_WHAT TO PRODUCE_
Reproduce the listing below in its entirety. Change nothing.

_GIVEN MATERIAL_
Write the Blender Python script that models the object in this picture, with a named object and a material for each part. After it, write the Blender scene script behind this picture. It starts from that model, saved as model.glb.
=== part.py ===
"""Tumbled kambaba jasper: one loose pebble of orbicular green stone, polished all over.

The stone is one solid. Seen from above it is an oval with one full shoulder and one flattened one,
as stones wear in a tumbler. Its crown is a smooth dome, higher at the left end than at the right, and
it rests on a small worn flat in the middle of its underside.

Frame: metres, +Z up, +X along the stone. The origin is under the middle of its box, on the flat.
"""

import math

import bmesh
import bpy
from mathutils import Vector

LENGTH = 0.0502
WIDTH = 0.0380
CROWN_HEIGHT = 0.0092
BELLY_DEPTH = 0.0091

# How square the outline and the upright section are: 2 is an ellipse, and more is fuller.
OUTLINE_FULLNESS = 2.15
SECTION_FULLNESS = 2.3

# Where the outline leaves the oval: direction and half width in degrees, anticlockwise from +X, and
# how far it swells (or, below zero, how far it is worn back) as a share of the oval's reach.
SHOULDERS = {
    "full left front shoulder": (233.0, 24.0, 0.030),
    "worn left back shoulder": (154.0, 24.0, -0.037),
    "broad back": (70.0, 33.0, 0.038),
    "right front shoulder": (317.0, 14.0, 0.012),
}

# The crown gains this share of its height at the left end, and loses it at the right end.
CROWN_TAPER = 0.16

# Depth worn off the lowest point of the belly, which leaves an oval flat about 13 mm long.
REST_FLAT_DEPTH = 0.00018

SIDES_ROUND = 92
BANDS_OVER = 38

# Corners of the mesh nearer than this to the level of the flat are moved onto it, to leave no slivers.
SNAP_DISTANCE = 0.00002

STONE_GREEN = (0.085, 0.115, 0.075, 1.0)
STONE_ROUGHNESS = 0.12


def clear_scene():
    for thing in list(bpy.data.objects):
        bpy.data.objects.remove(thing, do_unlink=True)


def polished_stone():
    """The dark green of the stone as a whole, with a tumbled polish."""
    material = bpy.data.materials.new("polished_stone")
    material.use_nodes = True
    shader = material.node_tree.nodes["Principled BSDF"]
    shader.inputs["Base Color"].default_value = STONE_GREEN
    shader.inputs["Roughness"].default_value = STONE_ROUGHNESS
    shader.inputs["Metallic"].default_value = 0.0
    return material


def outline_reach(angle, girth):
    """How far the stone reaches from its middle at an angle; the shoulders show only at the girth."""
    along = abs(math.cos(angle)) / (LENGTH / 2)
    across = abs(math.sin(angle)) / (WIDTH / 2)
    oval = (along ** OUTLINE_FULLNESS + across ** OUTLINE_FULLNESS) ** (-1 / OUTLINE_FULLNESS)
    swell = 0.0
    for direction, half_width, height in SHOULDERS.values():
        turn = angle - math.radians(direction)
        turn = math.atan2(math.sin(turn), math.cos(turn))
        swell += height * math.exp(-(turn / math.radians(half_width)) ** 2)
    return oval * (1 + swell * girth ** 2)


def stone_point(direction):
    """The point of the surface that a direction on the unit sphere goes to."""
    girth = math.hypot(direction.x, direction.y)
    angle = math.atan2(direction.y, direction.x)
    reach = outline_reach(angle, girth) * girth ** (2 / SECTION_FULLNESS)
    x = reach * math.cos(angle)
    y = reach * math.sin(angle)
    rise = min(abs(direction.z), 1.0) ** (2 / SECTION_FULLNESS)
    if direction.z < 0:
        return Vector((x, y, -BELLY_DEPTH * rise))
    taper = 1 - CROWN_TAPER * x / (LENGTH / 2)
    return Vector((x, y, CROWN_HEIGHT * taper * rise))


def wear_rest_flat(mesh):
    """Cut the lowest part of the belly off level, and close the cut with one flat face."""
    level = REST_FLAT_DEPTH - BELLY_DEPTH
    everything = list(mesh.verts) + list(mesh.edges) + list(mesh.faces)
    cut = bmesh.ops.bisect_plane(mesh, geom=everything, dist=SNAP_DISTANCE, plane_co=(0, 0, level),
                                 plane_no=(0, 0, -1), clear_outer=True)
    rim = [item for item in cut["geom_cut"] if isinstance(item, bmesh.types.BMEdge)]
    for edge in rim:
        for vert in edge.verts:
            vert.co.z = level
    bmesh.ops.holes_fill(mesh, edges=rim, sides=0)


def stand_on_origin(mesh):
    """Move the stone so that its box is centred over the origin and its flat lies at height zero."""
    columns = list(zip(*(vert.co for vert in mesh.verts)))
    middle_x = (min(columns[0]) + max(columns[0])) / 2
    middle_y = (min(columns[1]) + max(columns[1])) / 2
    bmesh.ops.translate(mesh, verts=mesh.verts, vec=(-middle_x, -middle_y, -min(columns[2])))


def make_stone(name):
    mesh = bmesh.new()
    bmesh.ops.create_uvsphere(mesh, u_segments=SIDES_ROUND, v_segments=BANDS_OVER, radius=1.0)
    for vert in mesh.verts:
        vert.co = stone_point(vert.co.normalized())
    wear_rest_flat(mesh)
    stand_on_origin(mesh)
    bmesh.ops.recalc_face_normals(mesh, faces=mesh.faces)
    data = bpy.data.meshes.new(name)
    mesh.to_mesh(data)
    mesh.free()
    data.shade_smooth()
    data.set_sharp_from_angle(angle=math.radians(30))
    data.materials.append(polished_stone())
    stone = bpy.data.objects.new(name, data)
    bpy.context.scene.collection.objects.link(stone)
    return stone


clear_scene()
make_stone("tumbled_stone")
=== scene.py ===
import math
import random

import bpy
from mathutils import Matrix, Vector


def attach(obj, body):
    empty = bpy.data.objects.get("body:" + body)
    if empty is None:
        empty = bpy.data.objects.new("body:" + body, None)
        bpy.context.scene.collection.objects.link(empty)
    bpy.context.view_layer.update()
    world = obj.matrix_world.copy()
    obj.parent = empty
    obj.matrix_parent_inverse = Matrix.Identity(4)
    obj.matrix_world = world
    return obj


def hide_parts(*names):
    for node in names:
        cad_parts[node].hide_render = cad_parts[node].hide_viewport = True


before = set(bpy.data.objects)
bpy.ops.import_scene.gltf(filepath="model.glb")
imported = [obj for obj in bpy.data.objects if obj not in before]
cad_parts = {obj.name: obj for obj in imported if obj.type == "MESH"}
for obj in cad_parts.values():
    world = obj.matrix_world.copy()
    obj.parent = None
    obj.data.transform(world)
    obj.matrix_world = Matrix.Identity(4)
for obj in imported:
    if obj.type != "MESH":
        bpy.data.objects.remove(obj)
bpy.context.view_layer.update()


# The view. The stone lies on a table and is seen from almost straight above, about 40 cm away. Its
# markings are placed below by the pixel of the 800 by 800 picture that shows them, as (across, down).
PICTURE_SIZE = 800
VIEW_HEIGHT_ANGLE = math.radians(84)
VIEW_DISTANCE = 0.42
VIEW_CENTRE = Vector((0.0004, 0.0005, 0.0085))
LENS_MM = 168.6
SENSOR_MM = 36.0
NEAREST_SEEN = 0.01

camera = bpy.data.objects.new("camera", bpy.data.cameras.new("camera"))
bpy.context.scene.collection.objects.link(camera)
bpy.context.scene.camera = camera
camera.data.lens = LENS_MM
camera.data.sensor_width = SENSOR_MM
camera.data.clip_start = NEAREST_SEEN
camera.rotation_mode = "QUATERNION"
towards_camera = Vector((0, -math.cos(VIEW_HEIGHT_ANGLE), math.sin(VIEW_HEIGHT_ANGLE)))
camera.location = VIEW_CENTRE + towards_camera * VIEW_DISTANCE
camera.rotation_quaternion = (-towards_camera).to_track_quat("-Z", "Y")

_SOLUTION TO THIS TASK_
Write the Blender Python script that models the object in this picture, with a named object and a material for each part. After it, write the Blender scene script behind this picture. It starts from that model, saved as model.glb.
=== part.py ===
"""Tumbled kambaba jasper: one loose pebble of orbicular green stone, polished all over.

The stone is one solid. Seen from above it is an oval with one full shoulder and one flattened one,
as stones wear in a tumbler. Its crown is a smooth dome, higher at the left end than at the right, and
it rests on a small worn flat in the middle of its underside.

Frame: metres, +Z up, +X along the stone. The origin is under the middle of its box, on the flat.
"""

import math

import bmesh
import bpy
from mathutils import Vector

LENGTH = 0.0502
WIDTH = 0.0380
CROWN_HEIGHT = 0.0092
BELLY_DEPTH = 0.0091

# How square the outline and the upright section are: 2 is an ellipse, and more is fuller.
OUTLINE_FULLNESS = 2.15
SECTION_FULLNESS = 2.3

# Where the outline leaves the oval: direction and half width in degrees, anticlockwise from +X, and
# how far it swells (or, below zero, how far it is worn back) as a share of the oval's reach.
SHOULDERS = {
    "full left front shoulder": (233.0, 24.0, 0.030),
    "worn left back shoulder": (154.0, 24.0, -0.037),
    "broad back": (70.0, 33.0, 0.038),
    "right front shoulder": (317.0, 14.0, 0.012),
}

# The crown gains this share of its height at the left end, and loses it at the right end.
CROWN_TAPER = 0.16

# Depth worn off the lowest point of the belly, which leaves an oval flat about 13 mm long.
REST_FLAT_DEPTH = 0.00018

SIDES_ROUND = 92
BANDS_OVER = 38

# Corners of the mesh nearer than this to the level of the flat are moved onto it, to leave no slivers.
SNAP_DISTANCE = 0.00002

STONE_GREEN = (0.085, 0.115, 0.075, 1.0)
STONE_ROUGHNESS = 0.12


def clear_scene():
    for thing in list(bpy.data.objects):
        bpy.data.objects.remove(thing, do_unlink=True)


def polished_stone():
    """The dark green of the stone as a whole, with a tumbled polish."""
    material = bpy.data.materials.new("polished_stone")
    material.use_nodes = True
    shader = material.node_tree.nodes["Principled BSDF"]
    shader.inputs["Base Color"].default_value = STONE_GREEN
    shader.inputs["Roughness"].default_value = STONE_ROUGHNESS
    shader.inputs["Metallic"].default_value = 0.0
    return material


def outline_reach(angle, girth):
    """How far the stone reaches from its middle at an angle; the shoulders show only at the girth."""
    along = abs(math.cos(angle)) / (LENGTH / 2)
    across = abs(math.sin(angle)) / (WIDTH / 2)
    oval = (along ** OUTLINE_FULLNESS + across ** OUTLINE_FULLNESS) ** (-1 / OUTLINE_FULLNESS)
    swell = 0.0
    for direction, half_width, height in SHOULDERS.values():
        turn = angle - math.radians(direction)
        turn = math.atan2(math.sin(turn), math.cos(turn))
        swell += height * math.exp(-(turn / math.radians(half_width)) ** 2)
    return oval * (1 + swell * girth ** 2)


def stone_point(direction):
    """The point of the surface that a direction on the unit sphere goes to."""
    girth = math.hypot(direction.x, direction.y)
    angle = math.atan2(direction.y, direction.x)
    reach = outline_reach(angle, girth) * girth ** (2 / SECTION_FULLNESS)
    x = reach * math.cos(angle)
    y = reach * math.sin(angle)
    rise = min(abs(direction.z), 1.0) ** (2 / SECTION_FULLNESS)
    if direction.z < 0:
        return Vector((x, y, -BELLY_DEPTH * rise))
    taper = 1 - CROWN_TAPER * x / (LENGTH / 2)
    return Vector((x, y, CROWN_HEIGHT * taper * rise))


def wear_rest_flat(mesh):
    """Cut the lowest part of the belly off level, and close the cut with one flat face."""
    level = REST_FLAT_DEPTH - BELLY_DEPTH
    everything = list(mesh.verts) + list(mesh.edges) + list(mesh.faces)
    cut = bmesh.ops.bisect_plane(mesh, geom=everything, dist=SNAP_DISTANCE, plane_co=(0, 0, level),
                                 plane_no=(0, 0, -1), clear_outer=True)
    rim = [item for item in cut["geom_cut"] if isinstance(item, bmesh.types.BMEdge)]
    for edge in rim:
        for vert in edge.verts:
            vert.co.z = level
    bmesh.ops.holes_fill(mesh, edges=rim, sides=0)


def stand_on_origin(mesh):
    """Move the stone so that its box is centred over the origin and its flat lies at height zero."""
    columns = list(zip(*(vert.co for vert in mesh.verts)))
    middle_x = (min(columns[0]) + max(columns[0])) / 2
    middle_y = (min(columns[1]) + max(columns[1])) / 2
    bmesh.ops.translate(mesh, verts=mesh.verts, vec=(-middle_x, -middle_y, -min(columns[2])))


def make_stone(name):
    mesh = bmesh.new()
    bmesh.ops.create_uvsphere(mesh, u_segments=SIDES_ROUND, v_segments=BANDS_OVER, radius=1.0)
    for vert in mesh.verts:
        vert.co = stone_point(vert.co.normalized())
    wear_rest_flat(mesh)
    stand_on_origin(mesh)
    bmesh.ops.recalc_face_normals(mesh, faces=mesh.faces)
    data = bpy.data.meshes.new(name)
    mesh.to_mesh(data)
    mesh.free()
    data.shade_smooth()
    data.set_sharp_from_angle(angle=math.radians(30))
    data.materials.append(polished_stone())
    stone = bpy.data.objects.new(name, data)
    bpy.context.scene.collection.objects.link(stone)
    return stone


clear_scene()
make_stone("tumbled_stone")
=== scene.py ===
import math
import random

import bpy
from mathutils import Matrix, Vector


def attach(obj, body):
    empty = bpy.data.objects.get("body:" + body)
    if empty is None:
        empty = bpy.data.objects.new("body:" + body, None)
        bpy.context.scene.collection.objects.link(empty)
    bpy.context.view_layer.update()
    world = obj.matrix_world.copy()
    obj.parent = empty
    obj.matrix_parent_inverse = Matrix.Identity(4)
    obj.matrix_world = world
    return obj


def hide_parts(*names):
    for node in names:
        cad_parts[node].hide_render = cad_parts[node].hide_viewport = True


before = set(bpy.data.objects)
bpy.ops.import_scene.gltf(filepath="model.glb")
imported = [obj for obj in bpy.data.objects if obj not in before]
cad_parts = {obj.name: obj for obj in imported if obj.type == "MESH"}
for obj in cad_parts.values():
    world = obj.matrix_world.copy()
    obj.parent = None
    obj.data.transform(world)
    obj.matrix_world = Matrix.Identity(4)
for obj in imported:
    if obj.type != "MESH":
        bpy.data.objects.remove(obj)
bpy.context.view_layer.update()


# The view. The stone lies on a table and is seen from almost straight above, about 40 cm away. Its
# markings are placed below by the pixel of the 800 by 800 picture that shows them, as (across, down).
PICTURE_SIZE = 800
VIEW_HEIGHT_ANGLE = math.radians(84)
VIEW_DISTANCE = 0.42
VIEW_CENTRE = Vector((0.0004, 0.0005, 0.0085))
LENS_MM = 168.6
SENSOR_MM = 36.0
NEAREST_SEEN = 0.01

camera = bpy.data.objects.new("camera", bpy.data.cameras.new("camera"))
bpy.context.scene.collection.objects.link(camera)
bpy.context.scene.camera = camera
camera.data.lens = LENS_MM
camera.data.sensor_width = SENSOR_MM
camera.data.clip_start = NEAREST_SEEN
camera.rotation_mode = "QUATERNION"
towards_camera = Vector((0, -math.cos(VIEW_HEIGHT_ANGLE), math.sin(VIEW_HEIGHT_ANGLE)))
camera.location = VIEW_CENTRE + towards_camera * VIEW_DISTANCE
camera.rotation_quaternion = (-towards_camera).to_track_quat("-Z", "Y")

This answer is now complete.